§ 4. Mr. Darling
To ask the Chancellor of the Duchy of Lancaster what recent representations he has received on the United Kingdom's spending on research and development.
§ The Parliamentary Under-Secretary of State for Industry and Consumer Affairs (Mr. John Butcher)
Ministers of this Department receive representations 306 regularly on all aspects of Britain"s research and development activities, including spending, from a variety of interested individuals and organisations.
§ Mr. Darling
Why does this country spend the lowest proportion of GDP on research and development of all our major competitors? Will not our balance of payments continue to deteriorate unless something is done about that? What do the Government intend to do to ensure increased spending on research and development?
§ Mr. Butcher
The hon. Gentleman has raised two points. He referred to the performance and spending from the private sector and industry, and to the level of spending sponsored by public funds.
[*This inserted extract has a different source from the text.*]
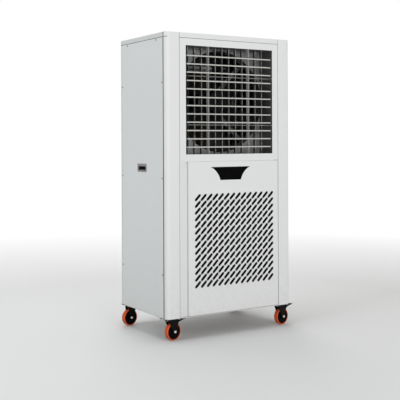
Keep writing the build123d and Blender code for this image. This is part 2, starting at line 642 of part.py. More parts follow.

I shall answer his questions very clearly. If we consider Government-funded research and development as a percentage of GDP in 1985, we find that the figure for the United Kingdom is 1.3 per cent. for France 1.5 per cent., for West Germany 1.1 per cent., for Japan at 0.5 per cent., and for the United States 1.3 per cent. We compare quite favourably with the middle ground of the leading industrial nations.
However, the hon. Gentleman has a point when he refers to the performance of our industry in matching its competitors in other parts of the world. We are significantly below the international average in that respect. Given that the private sector and industry are now making excellent profits, we should ensure that they are doing their job and increasing the proportion of spending on research and development.
§ Sir Ian Lloyd
My hon. Friend will be aware from the reports made by our science attaché in Washington that the United States has recently allocated $200 million to research into the human genome. What representations has my hon. Friend received from our scientific community on that subject? What importance do the Government attach to it, and how much are we proposing to spend on it?
§ Mr. Butcher
No representations on that subject have come to my office from our scientific community. I suspect that in the first instance those representations might go to another Department as the sponsoring Department. However, I shall examine the position to discover whether representations have been made to another Department and write to my hon. Friend.
§ Dr. Bray
Is the Minister not aware that a paper on the support for the international project to map the human genome has been submitted to and considered by the advisory council on science and technology? Is there no liaison between Government Departments on these matters? Is he aware that it is a very important programme which has technological applications, and applications in the treatment of disease and perhaps, most important of all, in basic research? Will he confirm that there is no danger of funds being diverted from the basic research budget to make up the deficiencies in support for industrial research from the Minister's Department?
§ Mr. Butcher
As I explained very clearly, there are different sponsoring Departments for different types of research. In the final analysis, bids from different Departments will, of course, eventually go through to the advisory council on science and technology, and if they are of major importance they may go to a sub-committee chaired by my right hon. Friend the Prime Minister, which 307 also considers those issues. Any major enabling technology or technique of that nature will receive the fullest consideration.
§ Mr. Speaker
Order. We are making very slow progress today. I ask the House for brief questions and we will then receive shorter answers.